| Records to use |
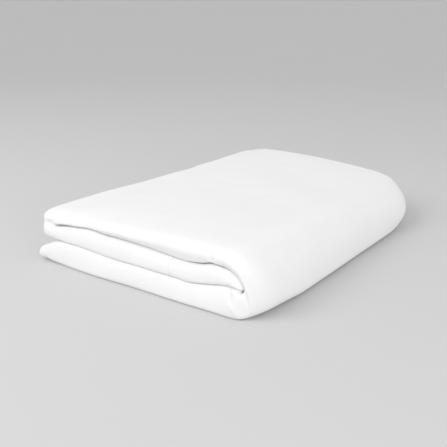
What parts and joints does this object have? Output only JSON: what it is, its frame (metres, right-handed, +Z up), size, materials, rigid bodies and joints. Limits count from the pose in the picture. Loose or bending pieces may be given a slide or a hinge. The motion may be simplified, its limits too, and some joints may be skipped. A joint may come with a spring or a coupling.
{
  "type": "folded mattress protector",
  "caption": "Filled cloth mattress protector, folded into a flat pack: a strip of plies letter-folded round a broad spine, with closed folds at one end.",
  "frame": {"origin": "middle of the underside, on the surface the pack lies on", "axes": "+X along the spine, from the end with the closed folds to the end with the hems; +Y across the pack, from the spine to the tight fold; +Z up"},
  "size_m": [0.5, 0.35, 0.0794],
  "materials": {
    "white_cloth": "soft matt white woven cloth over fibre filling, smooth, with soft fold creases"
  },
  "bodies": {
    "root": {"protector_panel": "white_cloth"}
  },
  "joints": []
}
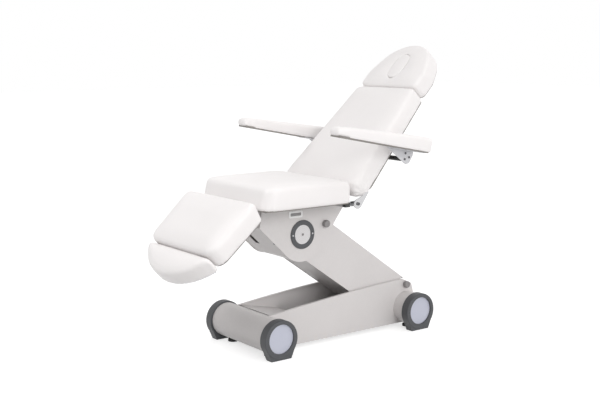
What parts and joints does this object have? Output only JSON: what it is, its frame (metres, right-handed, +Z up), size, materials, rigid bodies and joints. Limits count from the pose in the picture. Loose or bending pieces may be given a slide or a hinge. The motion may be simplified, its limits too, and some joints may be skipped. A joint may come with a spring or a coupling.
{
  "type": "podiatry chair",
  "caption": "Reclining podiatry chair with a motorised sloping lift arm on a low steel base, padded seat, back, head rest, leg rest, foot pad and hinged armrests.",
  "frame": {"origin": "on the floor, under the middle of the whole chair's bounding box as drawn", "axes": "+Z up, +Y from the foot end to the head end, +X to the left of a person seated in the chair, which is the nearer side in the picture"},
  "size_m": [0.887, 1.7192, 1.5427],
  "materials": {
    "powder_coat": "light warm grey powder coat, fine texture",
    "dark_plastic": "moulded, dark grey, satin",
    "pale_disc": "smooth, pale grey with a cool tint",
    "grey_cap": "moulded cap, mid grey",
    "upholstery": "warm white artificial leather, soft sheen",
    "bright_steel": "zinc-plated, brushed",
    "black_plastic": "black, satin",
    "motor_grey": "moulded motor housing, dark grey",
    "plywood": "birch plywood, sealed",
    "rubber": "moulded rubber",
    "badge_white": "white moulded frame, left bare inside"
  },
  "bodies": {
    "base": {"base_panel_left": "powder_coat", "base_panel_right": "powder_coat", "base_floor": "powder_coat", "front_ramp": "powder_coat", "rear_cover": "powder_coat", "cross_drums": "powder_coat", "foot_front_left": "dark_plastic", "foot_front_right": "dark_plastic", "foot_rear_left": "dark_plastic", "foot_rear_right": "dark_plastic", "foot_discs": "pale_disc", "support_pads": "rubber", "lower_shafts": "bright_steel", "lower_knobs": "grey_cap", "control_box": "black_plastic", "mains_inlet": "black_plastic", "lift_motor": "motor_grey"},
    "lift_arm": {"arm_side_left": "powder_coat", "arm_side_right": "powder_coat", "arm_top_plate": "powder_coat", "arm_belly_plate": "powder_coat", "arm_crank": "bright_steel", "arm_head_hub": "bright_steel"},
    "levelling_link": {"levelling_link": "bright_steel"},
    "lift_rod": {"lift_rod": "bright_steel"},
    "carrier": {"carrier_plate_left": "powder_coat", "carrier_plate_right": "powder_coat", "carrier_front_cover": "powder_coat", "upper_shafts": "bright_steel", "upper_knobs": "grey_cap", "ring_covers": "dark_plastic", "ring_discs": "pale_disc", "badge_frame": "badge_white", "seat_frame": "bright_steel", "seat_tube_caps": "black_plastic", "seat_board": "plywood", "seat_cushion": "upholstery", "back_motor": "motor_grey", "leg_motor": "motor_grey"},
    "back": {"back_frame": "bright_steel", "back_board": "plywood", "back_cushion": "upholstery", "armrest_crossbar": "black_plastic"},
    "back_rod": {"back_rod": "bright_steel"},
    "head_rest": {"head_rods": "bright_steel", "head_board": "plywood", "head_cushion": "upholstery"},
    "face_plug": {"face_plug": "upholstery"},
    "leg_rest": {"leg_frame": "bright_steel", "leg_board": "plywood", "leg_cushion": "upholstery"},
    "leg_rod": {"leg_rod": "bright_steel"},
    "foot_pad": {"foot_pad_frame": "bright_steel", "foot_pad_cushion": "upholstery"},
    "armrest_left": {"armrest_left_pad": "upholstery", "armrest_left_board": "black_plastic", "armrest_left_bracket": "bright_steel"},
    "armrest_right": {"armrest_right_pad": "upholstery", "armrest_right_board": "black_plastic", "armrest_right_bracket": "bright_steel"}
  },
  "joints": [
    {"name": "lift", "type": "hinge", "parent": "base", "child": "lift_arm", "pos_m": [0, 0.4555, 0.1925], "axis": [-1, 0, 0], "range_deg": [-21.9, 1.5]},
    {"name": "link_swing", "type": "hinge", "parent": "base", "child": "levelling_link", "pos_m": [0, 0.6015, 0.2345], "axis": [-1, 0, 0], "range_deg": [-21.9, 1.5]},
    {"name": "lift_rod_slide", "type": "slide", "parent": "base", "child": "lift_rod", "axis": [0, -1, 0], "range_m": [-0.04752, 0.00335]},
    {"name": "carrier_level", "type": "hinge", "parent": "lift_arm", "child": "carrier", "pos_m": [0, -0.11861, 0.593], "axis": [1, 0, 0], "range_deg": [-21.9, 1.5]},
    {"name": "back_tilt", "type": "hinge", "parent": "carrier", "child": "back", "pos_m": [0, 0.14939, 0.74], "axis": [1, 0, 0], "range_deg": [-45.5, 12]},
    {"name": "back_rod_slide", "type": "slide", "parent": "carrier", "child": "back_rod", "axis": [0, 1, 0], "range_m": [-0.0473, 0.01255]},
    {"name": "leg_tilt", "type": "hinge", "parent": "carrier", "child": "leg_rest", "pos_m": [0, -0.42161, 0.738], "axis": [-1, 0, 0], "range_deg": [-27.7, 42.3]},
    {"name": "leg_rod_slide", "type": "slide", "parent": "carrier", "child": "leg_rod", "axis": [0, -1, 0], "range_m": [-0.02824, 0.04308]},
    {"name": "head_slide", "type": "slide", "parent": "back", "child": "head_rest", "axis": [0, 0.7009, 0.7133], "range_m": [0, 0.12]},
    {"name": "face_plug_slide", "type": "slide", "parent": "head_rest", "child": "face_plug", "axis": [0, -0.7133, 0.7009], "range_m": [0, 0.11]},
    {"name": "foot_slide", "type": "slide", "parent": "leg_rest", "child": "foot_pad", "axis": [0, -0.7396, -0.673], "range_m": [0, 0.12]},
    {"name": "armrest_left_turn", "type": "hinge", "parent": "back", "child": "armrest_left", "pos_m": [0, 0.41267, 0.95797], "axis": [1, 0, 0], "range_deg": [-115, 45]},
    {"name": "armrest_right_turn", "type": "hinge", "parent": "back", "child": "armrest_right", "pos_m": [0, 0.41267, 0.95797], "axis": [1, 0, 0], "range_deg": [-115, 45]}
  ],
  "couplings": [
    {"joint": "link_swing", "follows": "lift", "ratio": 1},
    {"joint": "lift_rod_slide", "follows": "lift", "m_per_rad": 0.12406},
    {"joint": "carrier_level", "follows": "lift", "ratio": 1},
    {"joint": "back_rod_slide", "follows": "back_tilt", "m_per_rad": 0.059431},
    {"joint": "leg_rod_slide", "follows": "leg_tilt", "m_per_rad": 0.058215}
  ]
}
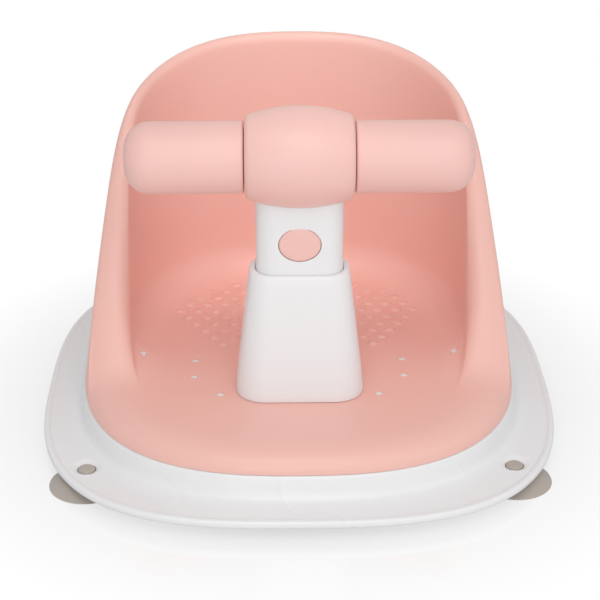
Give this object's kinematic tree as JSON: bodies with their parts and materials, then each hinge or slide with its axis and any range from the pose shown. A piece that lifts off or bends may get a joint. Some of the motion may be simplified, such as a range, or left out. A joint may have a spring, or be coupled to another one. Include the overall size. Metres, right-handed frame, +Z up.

| Exercise requirements |
Using the data above, print every record exactly as shown.

| Answer for this exercise |
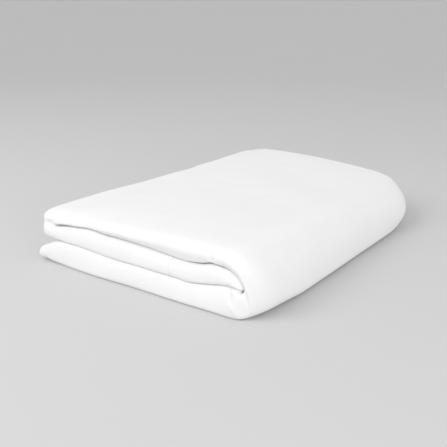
What parts and joints does this object have? Output only JSON: what it is, its frame (metres, right-handed, +Z up), size, materials, rigid bodies and joints. Limits count from the pose in the picture. Loose or bending pieces may be given a slide or a hinge. The motion may be simplified, its limits too, and some joints may be skipped. A joint may come with a spring or a coupling.
{
  "type": "folded mattress protector",
  "caption": "Filled cloth mattress protector, folded into a flat pack: a strip of plies letter-folded round a broad spine, with closed folds at one end.",
  "frame": {"origin": "middle of the underside, on the surface the pack lies on", "axes": "+X along the spine, from the end with the closed folds to the end with the hems; +Y across the pack, from the spine to the tight fold; +Z up"},
  "size_m": [0.5, 0.35, 0.0794],
  "materials": {
    "white_cloth": "soft matt white woven cloth over fibre filling, smooth, with soft fold creases"
  },
  "bodies": {
    "root": {"protector_panel": "white_cloth"}
  },
  "joints": []
}
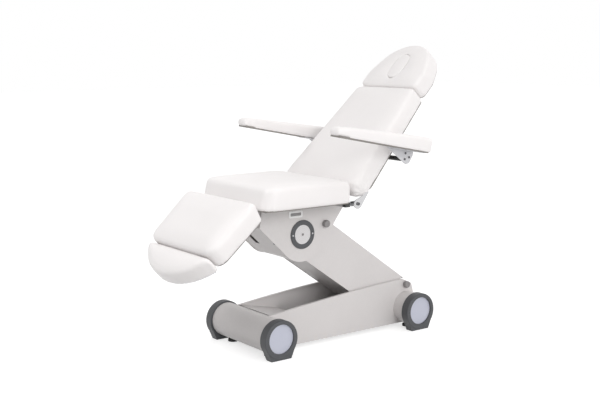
What parts and joints does this object have? Output only JSON: what it is, its frame (metres, right-handed, +Z up), size, materials, rigid bodies and joints. Limits count from the pose in the picture. Loose or bending pieces may be given a slide or a hinge. The motion may be simplified, its limits too, and some joints may be skipped. A joint may come with a spring or a coupling.
{
  "type": "podiatry chair",
  "caption": "Reclining podiatry chair with a motorised sloping lift arm on a low steel base, padded seat, back, head rest, leg rest, foot pad and hinged armrests.",
  "frame": {"origin": "on the floor, under the middle of the whole chair's bounding box as drawn", "axes": "+Z up, +Y from the foot end to the head end, +X to the left of a person seated in the chair, which is the nearer side in the picture"},
  "size_m": [0.887, 1.7192, 1.5427],
  "materials": {
    "powder_coat": "light warm grey powder coat, fine texture",
    "dark_plastic": "moulded, dark grey, satin",
    "pale_disc": "smooth, pale grey with a cool tint",
    "grey_cap": "moulded cap, mid grey",
    "upholstery": "warm white artificial leather, soft sheen",
    "bright_steel": "zinc-plated, brushed",
    "black_plastic": "black, satin",
    "motor_grey": "moulded motor housing, dark grey",
    "plywood": "birch plywood, sealed",
    "rubber": "moulded rubber",
    "badge_white": "white moulded frame, left bare inside"
  },
  "bodies": {
    "base": {"base_panel_left": "powder_coat", "base_panel_right": "powder_coat", "base_floor": "powder_coat", "front_ramp": "powder_coat", "rear_cover": "powder_coat", "cross_drums": "powder_coat", "foot_front_left": "dark_plastic", "foot_front_right": "dark_plastic", "foot_rear_left": "dark_plastic", "foot_rear_right": "dark_plastic", "foot_discs": "pale_disc", "support_pads": "rubber", "lower_shafts": "bright_steel", "lower_knobs": "grey_cap", "control_box": "black_plastic", "mains_inlet": "black_plastic", "lift_motor": "motor_grey"},
    "lift_arm": {"arm_side_left": "powder_coat", "arm_side_right": "powder_coat", "arm_top_plate": "powder_coat", "arm_belly_plate": "powder_coat", "arm_crank": "bright_steel", "arm_head_hub": "bright_steel"},
    "levelling_link": {"levelling_link": "bright_steel"},
    "lift_rod": {"lift_rod": "bright_steel"},
    "carrier": {"carrier_plate_left": "powder_coat", "carrier_plate_right": "powder_coat", "carrier_front_cover": "powder_coat", "upper_shafts": "bright_steel", "upper_knobs": "grey_cap", "ring_covers": "dark_plastic", "ring_discs": "pale_disc", "badge_frame": "badge_white", "seat_frame": "bright_steel", "seat_tube_caps": "black_plastic", "seat_board": "plywood", "seat_cushion": "upholstery", "back_motor": "motor_grey", "leg_motor": "motor_grey"},
    "back": {"back_frame": "bright_steel", "back_board": "plywood", "back_cushion": "upholstery", "armrest_crossbar": "black_plastic"},
    "back_rod": {"back_rod": "bright_steel"},
    "head_rest": {"head_rods": "bright_steel", "head_board": "plywood", "head_cushion": "upholstery"},
    "face_plug": {"face_plug": "upholstery"},
    "leg_rest": {"leg_frame": "bright_steel", "leg_board": "plywood", "leg_cushion": "upholstery"},
    "leg_rod": {"leg_rod": "bright_steel"},
    "foot_pad": {"foot_pad_frame": "bright_steel", "foot_pad_cushion": "upholstery"},
    "armrest_left": {"armrest_left_pad": "upholstery", "armrest_left_board": "black_plastic", "armrest_left_bracket": "bright_steel"},
    "armrest_right": {"armrest_right_pad": "upholstery", "armrest_right_board": "black_plastic", "armrest_right_bracket": "bright_steel"}
  },
  "joints": [
    {"name": "lift", "type": "hinge", "parent": "base", "child": "lift_arm", "pos_m": [0, 0.4555, 0.1925], "axis": [-1, 0, 0], "range_deg": [-21.9, 1.5]},
    {"name": "link_swing", "type": "hinge", "parent": "base", "child": "levelling_link", "pos_m": [0, 0.6015, 0.2345], "axis": [-1, 0, 0], "range_deg": [-21.9, 1.5]},
    {"name": "lift_rod_slide", "type": "slide", "parent": "base", "child": "lift_rod", "axis": [0, -1, 0], "range_m": [-0.04752, 0.00335]},
    {"name": "carrier_level", "type": "hinge", "parent": "lift_arm", "child": "carrier", "pos_m": [0, -0.11861, 0.593], "axis": [1, 0, 0], "range_deg": [-21.9, 1.5]},
    {"name": "back_tilt", "type": "hinge", "parent": "carrier", "child": "back", "pos_m": [0, 0.14939, 0.74], "axis": [1, 0, 0], "range_deg": [-45.5, 12]},
    {"name": "back_rod_slide", "type": "slide", "parent": "carrier", "child": "back_rod", "axis": [0, 1, 0], "range_m": [-0.0473, 0.01255]},
    {"name": "leg_tilt", "type": "hinge", "parent": "carrier", "child": "leg_rest", "pos_m": [0, -0.42161, 0.738], "axis": [-1, 0, 0], "range_deg": [-27.7, 42.3]},
    {"name": "leg_rod_slide", "type": "slide", "parent": "carrier", "child": "leg_rod", "axis": [0, -1, 0], "range_m": [-0.02824, 0.04308]},
    {"name": "head_slide", "type": "slide", "parent": "back", "child": "head_rest", "axis": [0, 0.7009, 0.7133], "range_m": [0, 0.12]},
    {"name": "face_plug_slide", "type": "slide", "parent": "head_rest", "child": "face_plug", "axis": [0, -0.7133, 0.7009], "range_m": [0, 0.11]},
    {"name": "foot_slide", "type": "slide", "parent": "leg_rest", "child": "foot_pad", "axis": [0, -0.7396, -0.673], "range_m": [0, 0.12]},
    {"name": "armrest_left_turn", "type": "hinge", "parent": "back", "child": "armrest_left", "pos_m": [0, 0.41267, 0.95797], "axis": [1, 0, 0], "range_deg": [-115, 45]},
    {"name": "armrest_right_turn", "type": "hinge", "parent": "back", "child": "armrest_right", "pos_m": [0, 0.41267, 0.95797], "axis": [1, 0, 0], "range_deg": [-115, 45]}
  ],
  "couplings": [
    {"joint": "link_swing", "follows": "lift", "ratio": 1},
    {"joint": "lift_rod_slide", "follows": "lift", "m_per_rad": 0.12406},
    {"joint": "carrier_level", "follows": "lift", "ratio": 1},
    {"joint": "back_rod_slide", "follows": "back_tilt", "m_per_rad": 0.059431},
    {"joint": "leg_rod_slide", "follows": "leg_tilt", "m_per_rad": 0.058215}
  ]
}
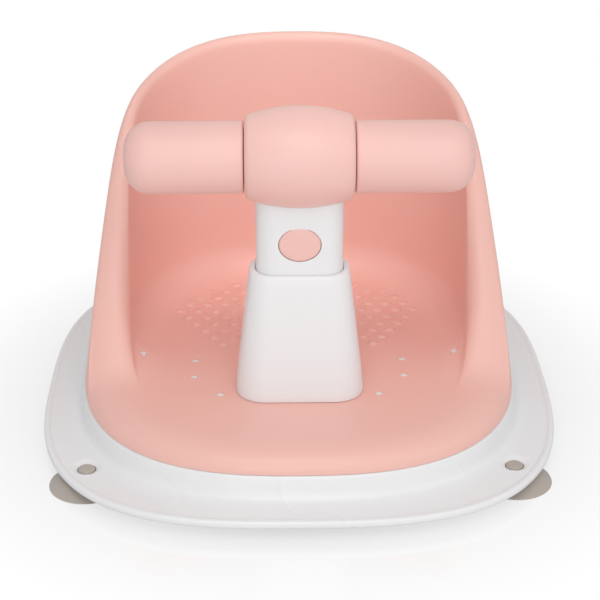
Give this object's kinematic tree as JSON: bodies with their parts and materials, then each hinge or slide with its axis and any range from the pose shown. A piece that lifts off or bends may get a joint. Some of the motion may be simplified, such as a range, or left out. A joint may have a spring, or be coupled to another one. Include the overall size. Metres, right-handed frame, +Z up.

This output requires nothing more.